When I used dry lock i just got in in the color it came in the can, then I got a low VOC paint that is for kitchens and bathrooms, any color you want and painted over the drylock it helped seal it too and it looks really nice!


----------



## slideaboot (May 15, 2011)

I totally forgot that it already comes in a couple basic colors. So, I'm guessing the white's a bit bright? 

Oh...what's the difference between oil based and latex-based, as far as a wooden cage is concerned? Is there a difference?


----------



## montana (May 15, 2011)

You use roughly twice as much pigment as with a regular base color ...

Most colors can be made ...


----------



## james.w (May 15, 2011)

slideaboot said:


> I totally forgot that it already comes in a couple basic colors. So, I'm guessing the white's a bit bright?
> 
> Oh...what's the difference between oil based and latex-based, as far as a wooden cage is concerned? Is there a difference?





I think it might be, but I have an all white melamine enclosure that isn't bad.


----------



## chelvis (May 15, 2011)

I'm using white Drylock on my caiman lizard project right now and i will be painting over it with a pigment, but its for a different effect. Oil base last long but for cage application both work really well. Color is all up to do its hard to say what would look best in your cage.


----------



## herpgirl2510 (May 16, 2011)

I would reccommend tinting it I used all white and it is very bright I have covered the walls with vines but still.
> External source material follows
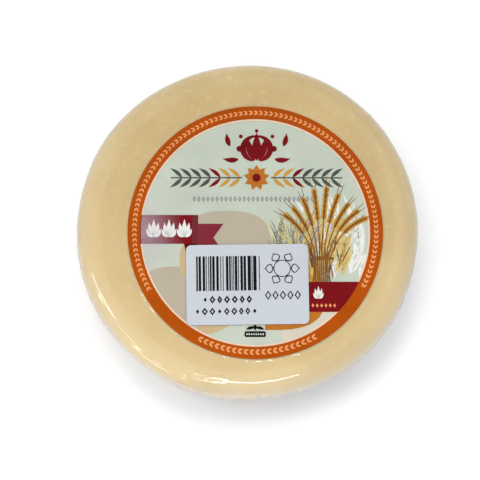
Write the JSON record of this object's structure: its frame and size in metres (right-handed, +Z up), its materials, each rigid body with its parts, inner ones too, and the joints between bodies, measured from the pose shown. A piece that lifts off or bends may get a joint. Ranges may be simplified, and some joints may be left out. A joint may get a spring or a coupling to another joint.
{
  "type": "mozzarella cheese",
  "caption": "Whole round mozzarella cheese in clear clinging vacuum film, flat underneath, with a round printed label and a price sticker on top.",
  "frame": {"origin": "middle of the flat foot, on the surface that the cheese stands on", "axes": "+Z up through the label, -Y towards the side from which the label reads upright, +X to the label's right"},
  "size_m": [0.1108, 0.1086, 0.0442],
  "materials": {
    "cheese": "smooth, pale cream-yellow cheese under clear glossy film",
    "label": "satin coated paper, pale mint field in an orange rim",
    "sticker": "smooth white thermal paper with black bars",
    "film": "thin clear glossy plastic film, clinging, with fine creases"
  },
  "bodies": {
    "root": {"cheese_wheel": "cheese", "round_label": "label", "price_sticker": "sticker"}
  },
  "joints": []
}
I used the tan color for another enclosure it looks nice.


----------



## Toby_H (May 16, 2011)

I left the ceiling and any unseeable (is that a word?, it is now...) areas white in order to better reflect light & heat. I use tinted Drylock on all the seeable areas. 

In my opinion, an all white enclosures doesn't look or feel nice to me. Though this is completely a personal choice and if you prefer white there's nothing wrong with that.

I've tinted Drylock a lot of different shades of gray in making "faux rocks" for backgrounds/inserts for vivariums, terrariums, aquariums, etc. For my Tegu's enclsoure I decided to tint it a "forrest green" for the back & sides with the shelf upright supports, etc tinted brown. I usually talk the clerk into shooting the pigment into a cup of sorts to take home and mix it myself. 


The different between oil based and latex based Drylock is the same as the difference between oil based and latex based paint. I don't know all of the ins and outs of paint, but in all applications I have read the differences latex turned out to be the better choice. If you are painting wood, I suggest you stick with latex. 


Putting a coat of regular paint over the Drylock is certainly an option and will not compromise the Drylock in any way. Though I didn't see a reason to use two products to do the same purpose I could acheive with only one. If you need an exact color, painting the final product makes sense, but if your end goal is simply a general neutral shade of XXXXX, tinting Drylok made the most sense to me.


----------



## slideaboot (May 17, 2011)

So, according to some of you...you can paint the drylok AFTER you've applied it and let it dry? Is this the consensus? Any issues with that, that you could foresee?


----------



## chelvis (May 17, 2011)

You can paint over it. Like Toby said if you only want one color than tinting it is the way to go. If you are going with different colors i would suggest painting over the Drylock. When i do that i also let it dry and than spray paint over with a clear gloss just to seal in the new paint. It does not affect the drylock but it helps keep the new outer coat from flaking off.


----------



## slideaboot (May 17, 2011)

That's a great idea. Thanks!


----------



## Toby_H (May 17, 2011)

slideaboot said:


> So, according to some of you...you can paint the drylok AFTER you've applied it and let it dry? Is this the consensus? Any issues with that, that you could foresee?



You are correct... you can paint/seal with Drylok... let the Drylok dry/cure... then apply a simple coat of paint over the Drylok...

If you do this, be sure to use a Latex/water based paint if you used latex/water based Drylok... Use oil based paint if you used oil based Drylok...


----------



## slideaboot (May 18, 2011)

Sweet. Thanks, Toby.


----------